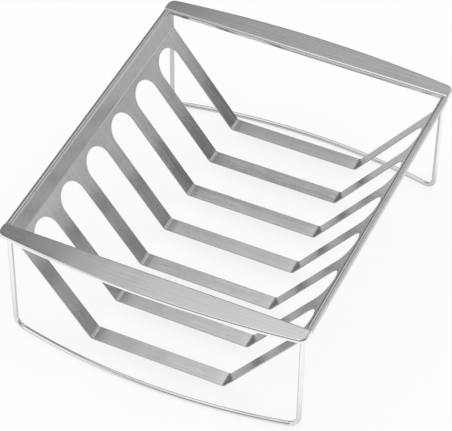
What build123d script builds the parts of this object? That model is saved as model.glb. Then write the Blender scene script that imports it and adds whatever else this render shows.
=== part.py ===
"""Roasting rack: a slotted sheet trough between two handles, on two bent wire feet.

The rack is five pieces of stainless steel, welded into one rigid object:

    trough        one folded sheet with six slots and a rolled lip on each long side
    front_handle  a pressed plate with a turned-down rim, across the trough's front end
    rear_handle   the same plate, turned round, across the rear end
    front_foot    one bent wire, from under one end of the front handle to the other
    rear_foot     the same wire, turned round, under the rear handle

Millimetres. X runs along the handles, Y along the trough and Z up. The origin is on
the table under the middle of the rack.
"""
from build123d import *
import math
import os

# Sheet of the trough and the handles
SHEET = 1.0

# Trough, measured on its inner face
FLOOR_WIDTH = 116.0
FLOOR_CLEARANCE = 10.5
SLOPE_ANGLE = 53.3
SLOPE_LENGTH = 104.5
WALL_HEIGHT = 17.2
WALL_LEAN = 12.5
FLOOR_BEND_RADIUS = 3.0
FOLD_RADIUS = 4.0

# Rolled lip along the top of each wall
LIP_RADIUS = 3.0
LIP_HEM = 2.0

# Slots across the trough, and the slats left between them
SLOT_COUNT = 6
SLOT_WIDTH = 30.6
SLAT_WIDTH = 14.0
SLOT_END_MARGIN = 5.0

# Handles
HANDLE_OVERHANG = 0.3
HANDLE_END_WIDTH = 13.8
HANDLE_BOW = 8.7
HANDLE_CORNER_RADIUS = 7.0
HANDLE_INNER_CORNER_EASE = 0.4
HANDLE_PRESS_RADIUS = 0.8
OUTER_RIM_DEPTH = 3.0
INNER_RIM_DROP = 1.4

# Wire feet
WIRE_DIAMETER = 4.0
LEG_INSET = 6.0
FOOT_CORNER_RADIUS = 9.0
FOOT_BOW = 14.4

# Corners of the trough's section that follow from those above
SLOPE = math.radians(SLOPE_ANGLE)
LEAN = math.radians(WALL_LEAN)
BEND_X = FLOOR_WIDTH / 2
FLOOR_Z = FLOOR_CLEARANCE + SHEET
FOLD_X = BEND_X + SLOPE_LENGTH * math.cos(SLOPE)
FOLD_Z = FLOOR_Z + SLOPE_LENGTH * math.sin(SLOPE)
TOP_Z = FOLD_Z + WALL_HEIGHT
WALL_TOP_Z = TOP_Z - LIP_RADIUS * (1 - math.sin(LEAN))
WALL_TOP_X = FOLD_X + (WALL_TOP_Z - FOLD_Z) * math.tan(LEAN)
LIP_OUTER_X = WALL_TOP_X + LIP_RADIUS * (1 + math.cos(LEAN))

# Other sizes that follow
SLOT_PITCH = SLOT_WIDTH + SLAT_WIDTH
TROUGH_LENGTH = SLOT_COUNT * SLOT_PITCH + SLAT_WIDTH
HANDLE_FACE_Y = TROUGH_LENGTH / 2
HANDLE_LENGTH = 2 * (LIP_OUTER_X + HANDLE_OVERHANG)
HANDLE_EDGE_RADIUS = HANDLE_PRESS_RADIUS + SHEET
HANDLE_INNER_CORNER_RADIUS = HANDLE_EDGE_RADIUS + HANDLE_INNER_CORNER_EASE
HANDLE_HOLLOW_CHAMFER = HANDLE_PRESS_RADIUS * (2 - math.sqrt(2))
INNER_RIM_DEPTH = OUTER_RIM_DEPTH + INNER_RIM_DROP
WIRE_RADIUS = WIRE_DIAMETER / 2
LEG_X = HANDLE_LENGTH / 2 - LEG_INSET
LEG_Y = HANDLE_FACE_Y + HANDLE_EDGE_RADIUS + WIRE_RADIUS
LEG_TOP_Z = TOP_Z - SHEET
FOOT_TURN = 2 * math.atan(FOOT_BOW / (LEG_X + FOOT_CORNER_RADIUS))


def trough_section():
    """Face of the folded sheet, from one lip's hem across the floor to the other."""
    half = [(BEND_X, FLOOR_Z), (FOLD_X, FOLD_Z), (WALL_TOP_X, WALL_TOP_Z)]
    mirrored = [(-x, z) for x, z in reversed(half)]
    bends = [FOLD_RADIUS, FLOOR_BEND_RADIUS, FLOOR_BEND_RADIUS, FOLD_RADIUS]
    run = FilletPolyline(*mirrored, *half, radius=bends)
    roll = 180 - WALL_LEAN
    right_lip = JernArc(run @ 1, run % 1, LIP_RADIUS, -roll)
    left_lip = JernArc(run @ 0, (run % 0) * -1, LIP_RADIUS, roll)
    right_hem = Line(right_lip @ 1, (right_lip @ 1) - Vector(0, LIP_HEM))
    left_hem = Line(left_lip @ 1, (left_lip @ 1) - Vector(0, LIP_HEM))
    inner_face = Wire([left_hem, left_lip, *run.edges(), right_lip, right_hem])
    return make_face(offset(inner_face, amount=SHEET, side=Side.LEFT, closed=True))


def slot_cutter():
    """Solid that opens one slot: across the floor and up both slopes to a round end."""
    reach = SLOPE_LENGTH - SLOT_END_MARGIN
    end_radius = SLOT_WIDTH / 2
    depth = 4 * SHEET
    overlap = FLOOR_BEND_RADIUS
    straight = reach - end_radius + overlap
    outline = Pos(straight / 2 - overlap, 0) * Rectangle(straight, SLOT_WIDTH)
    outline += Pos(reach - end_radius, 0) * Circle(end_radius)
    slope_plane = Plane(
        origin=(BEND_X, 0, FLOOR_Z),
        x_dir=(math.cos(SLOPE), 0, math.sin(SLOPE)),
        z_dir=(-math.sin(SLOPE), 0, math.cos(SLOPE)),
    )
    slope = extrude(slope_plane * outline, depth, both=True)
    floor = Pos(0, 0, FLOOR_Z) * Box(FLOOR_WIDTH, SLOT_WIDTH, 2 * depth)
    return floor + slope + mirror(slope, about=Plane.YZ)


def trough():
    """Folded sheet with its slots, the same front to back and side to side."""
    sheet = extrude(Plane.XZ * trough_section(), TROUGH_LENGTH / 2, both=True)
    cutter = slot_cutter()
    for index in range(SLOT_COUNT):
        y = (index - (SLOT_COUNT - 1) / 2) * SLOT_PITCH
        sheet -= Pos(0, y, 0) * cutter
    return sheet


def handle():
    """Rear handle: plate with a straight inner edge, a bowed outer edge and a rim."""
    half = HANDLE_LENGTH / 2
    inner_y = HANDLE_FACE_Y
    end_y = inner_y + HANDLE_END_WIDTH
    outline = Wire([
        Line((-half, end_y), (-half, inner_y)),
        Line((-half, inner_y), (half, inner_y)),
        Line((half, inner_y), (half, end_y)),
        ThreePointArc((half, end_y), (0, end_y + HANDLE_BOW), (-half, end_y)),
    ])
    plan = make_face(outline)
    by_depth = plan.vertices().group_by(Axis.Y)
    plan = fillet(by_depth[-1], HANDLE_CORNER_RADIUS)
    plan = fillet(plan.vertices().group_by(Axis.Y)[0], HANDLE_INNER_CORNER_RADIUS)
    block = Pos(0, 0, TOP_Z - INNER_RIM_DEPTH) * extrude(plan, INNER_RIM_DEPTH)
    block = fillet(block.faces().sort_by(Axis.Z)[-1].edges(), HANDLE_EDGE_RADIUS)
    hollow = extrude(offset(plan, amount=-SHEET), INNER_RIM_DEPTH - SHEET)
    hollow = chamfer(hollow.faces().sort_by(Axis.Z)[-1].edges(), HANDLE_HOLLOW_CHAMFER)
    shell = block - Pos(0, 0, TOP_Z - INNER_RIM_DEPTH) * hollow
    width = HANDLE_END_WIDTH + HANDLE_BOW
    trim = Pos(0, inner_y + SHEET + width / 2, TOP_Z - INNER_RIM_DEPTH)
    return shell - trim * Box(HANDLE_LENGTH, width, 2 * INNER_RIM_DROP)


def foot_corner(side):
    """Arc from a leg into the bottom run, upright and turned outward by FOOT_TURN."""
    def point(angle):
        along = FOOT_CORNER_RADIUS * (1 - math.cos(angle))
        drop = FOOT_CORNER_RADIUS * math.sin(angle)
        x = side * (LEG_X - along * math.cos(FOOT_TURN))
        y = LEG_Y + along * math.sin(FOOT_TURN)
        return Vector(x, y, WIRE_RADIUS + FOOT_CORNER_RADIUS - drop)
    return ThreePointArc(point(0), point(math.pi / 4), point(math.pi / 2))


def foot():
    """Rear foot: round wire, down one leg, out along a bowed run and up the other."""
    left = foot_corner(-1)
    right = foot_corner(1)
    run = ThreePointArc(left @ 1, (0, LEG_Y + FOOT_BOW, WIRE_RADIUS), right @ 1)
    left_leg = Line((-LEG_X, LEG_Y, LEG_TOP_Z), left @ 0)
    right_leg = Line(right @ 0, (LEG_X, LEG_Y, LEG_TOP_Z))
    path = Wire([left_leg, left, run, right, right_leg])
    section = Plane(origin=path @ 0, x_dir=(1, 0, 0), z_dir=path % 0) * Circle(WIRE_RADIUS)
    return sweep(section, path=path)


def turned_round(shape):
    """The same shape at the rack's other end."""
    return Rot(0, 0, 180) * shape


def main():
    os.makedirs("parts", exist_ok=True)
    rear_handle = handle()
    rear_foot = foot()
    nodes = {
        "trough": trough(),
        "front_handle": turned_round(rear_handle),
        "rear_handle": rear_handle,
        "front_foot": turned_round(rear_foot),
        "rear_foot": rear_foot,
    }
    for name, shape in nodes.items():
        export_step(shape, f"parts/{name}.step")


main()
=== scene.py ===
# %% [markdown]
# A roasting rack in brushed and polished steel
#
# The rack is a slotted trough of folded sheet between two pressed handles, and it stands on two
# bent wires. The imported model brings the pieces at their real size. This lesson rebuilds the
# sheet, the handles and the wires with finer edges, and gives each its finish.
#
# Everything is in metres. X runs along the handles, Y along the trough, and Z is up.

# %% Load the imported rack
import math
import bpy
from mathutils import Matrix, Vector


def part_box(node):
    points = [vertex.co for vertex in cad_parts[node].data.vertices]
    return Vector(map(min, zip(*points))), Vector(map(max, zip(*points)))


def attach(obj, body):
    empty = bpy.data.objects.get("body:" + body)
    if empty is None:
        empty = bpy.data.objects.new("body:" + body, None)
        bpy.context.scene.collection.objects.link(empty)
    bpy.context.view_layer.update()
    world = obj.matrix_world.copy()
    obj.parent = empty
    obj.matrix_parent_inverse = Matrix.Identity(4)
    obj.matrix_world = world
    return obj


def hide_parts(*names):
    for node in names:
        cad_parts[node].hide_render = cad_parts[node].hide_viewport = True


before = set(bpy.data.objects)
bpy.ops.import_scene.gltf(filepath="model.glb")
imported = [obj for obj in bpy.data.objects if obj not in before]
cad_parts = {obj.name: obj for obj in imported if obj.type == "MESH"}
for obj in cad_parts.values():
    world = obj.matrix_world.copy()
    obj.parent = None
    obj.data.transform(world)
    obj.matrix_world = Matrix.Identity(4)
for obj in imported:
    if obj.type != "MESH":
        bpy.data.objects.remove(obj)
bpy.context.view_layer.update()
print("nodes:", sorted(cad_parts))

# %% [markdown]
# Sizes
#
# A folded sheet is described by a few driving sizes: how wide its floor is, how steep and how
# long its slopes are, how far its walls lean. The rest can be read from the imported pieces, so
# it is measured here and not typed twice.

# %% Driving sizes of the sheet, the handles and the wires
MM = 0.001
SHEET = 1.0 * MM
FLOOR_WIDTH = 116.0 * MM
SLOPE_ANGLE = math.radians(53.3)
SLOPE_LENGTH = 104.5 * MM
WALL_LEAN = math.radians(12.5)
FLOOR_BEND_RADIUS = 3.0 * MM
FOLD_RADIUS = 4.0 * MM
LIP_RADIUS = 3.0 * MM
LIP_HEM = 2.0 * MM
SLOT_WIDTH = 30.6 * MM
SLAT_WIDTH = 14.0 * MM
SLOT_END_MARGIN = 5.0 * MM
HANDLE_BOW = 8.7 * MM
HANDLE_CORNER_RADIUS = 7.0 * MM
HANDLE_INNER_CORNER_RADIUS = 2.2 * MM
HANDLE_EDGE_RADIUS = 1.8 * MM
OUTER_RIM_DEPTH = 3.0 * MM
WIRE_RADIUS = 2.0 * MM
LEG_INSET = 6.0 * MM
FOOT_CORNER_RADIUS = 9.0 * MM
FOOT_BOW = 14.4 * MM
EDGE_EASE = 0.15 * MM
print("sheet:", SHEET, "wire:", 2 * WIRE_RADIUS)

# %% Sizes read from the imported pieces
trough_low, trough_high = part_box("trough")
handle_low, handle_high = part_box("rear_handle")
TROUGH_LENGTH = trough_high.y - trough_low.y
FLOOR_Z = trough_low.z + SHEET
TOP_Z = trough_high.z
SLOT_PITCH = SLOT_WIDTH + SLAT_WIDTH
SLAT_COUNT = round((TROUGH_LENGTH - SLAT_WIDTH) / SLOT_PITCH) + 1
HANDLE_HALF = handle_high.x
HANDLE_FACE_Y = handle_low.y
HANDLE_END_Y = handle_high.y - HANDLE_BOW
INNER_RIM_DEPTH = handle_high.z - handle_low.z
LEG_X = HANDLE_HALF - LEG_INSET
LEG_Y = HANDLE_FACE_Y + HANDLE_EDGE_RADIUS + WIRE_RADIUS
print("slats:", SLAT_COUNT, "trough length:", round(TROUGH_LENGTH, 4))

# %% [markdown]
# Node trees written as expressions
#
# Materials, the world and Geometry Nodes are all node trees. Wiring them by hand takes a line
# per link. Here one small class wraps a socket, so that Python's own operators add the Math
# nodes, and another adds any other node with its settings and inputs.

# %% A socket that does arithmetic
class Value:
    """An output socket. Arithmetic on it adds Math nodes to its graph."""

    def __init__(self, graph, socket):
        self.graph = graph
        self.socket = socket

    def out(self, name):
        found = [s for s in self.socket.node.outputs if s.name == name and s.enabled]
        return Value(self.graph, found[0])

    def math(self, operation, *others):
        inputs = dict(enumerate((self, *others)))
        return self.graph.node("ShaderNodeMath", {"operation": operation}, inputs)

    def __add__(self, other):
        return self.math("ADD", other)

    __radd__ = __add__

    def __mul__(self, other):
        return self.math("MULTIPLY", other)

    __rmul__ = __mul__

    def __sub__(self, other):
        return self.math("SUBTRACT", other)

    def __rsub__(self, other):
        return (self * -1.0) + other

    def __truediv__(self, other):
        return self.math("DIVIDE", other)

    def __abs__(self):
        return self.math("ABSOLUTE")


print("a socket now takes + - * / and abs")

# %% A graph that adds nodes
class Graph:
    """A node tree, with one method that adds a node, its settings and its inputs."""

    def __init__(self, tree):
        self.tree = tree
        tree.nodes.clear()

    def node(self, kind, settings=None, inputs=None):
        made = self.tree.nodes.new(kind)
        for name, setting in (settings or {}).items():
            setattr(made, name, setting)
        for key, value in (inputs or {}).items():
            self.feed(made, key, value)
        shown = [s for s in made.outputs if s.enabled]
        return Value(self, shown[0]) if shown else made

    def feed(self, node, key, value):
        if isinstance(key, int):
            socket = node.inputs[key]
        else:
            socket = next(s for s in node.inputs if s.name == key and s.enabled)
        if isinstance(value, Value):
            self.tree.links.new(value.socket, socket)
        else:
            socket.default_value = value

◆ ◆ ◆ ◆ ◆

> What needs to be done: Transcribe word for word the lines from the one holding "return Rot(0, 0, 180) * shape" through the one holding "# Everything is". Include both, and add nothing.

> Task answer:
    return Rot(0, 0, 180) * shape


def main():
    os.makedirs("parts", exist_ok=True)
    rear_handle = handle()
    rear_foot = foot()
    nodes = {
        "trough": trough(),
        "front_handle": turned_round(rear_handle),
        "rear_handle": rear_handle,
        "front_foot": turned_round(rear_foot),
        "rear_foot": rear_foot,
    }
    for name, shape in nodes.items():
        export_step(shape, f"parts/{name}.step")


main()
=== scene.py ===
# %% [markdown]
# A roasting rack in brushed and polished steel
#
# The rack is a slotted trough of folded sheet between two pressed handles, and it stands on two
# bent wires. The imported model brings the pieces at their real size. This lesson rebuilds the
# sheet, the handles and the wires with finer edges, and gives each its finish.
#
# Everything is in metres. X runs along the handles, Y along the trough, and Z is up.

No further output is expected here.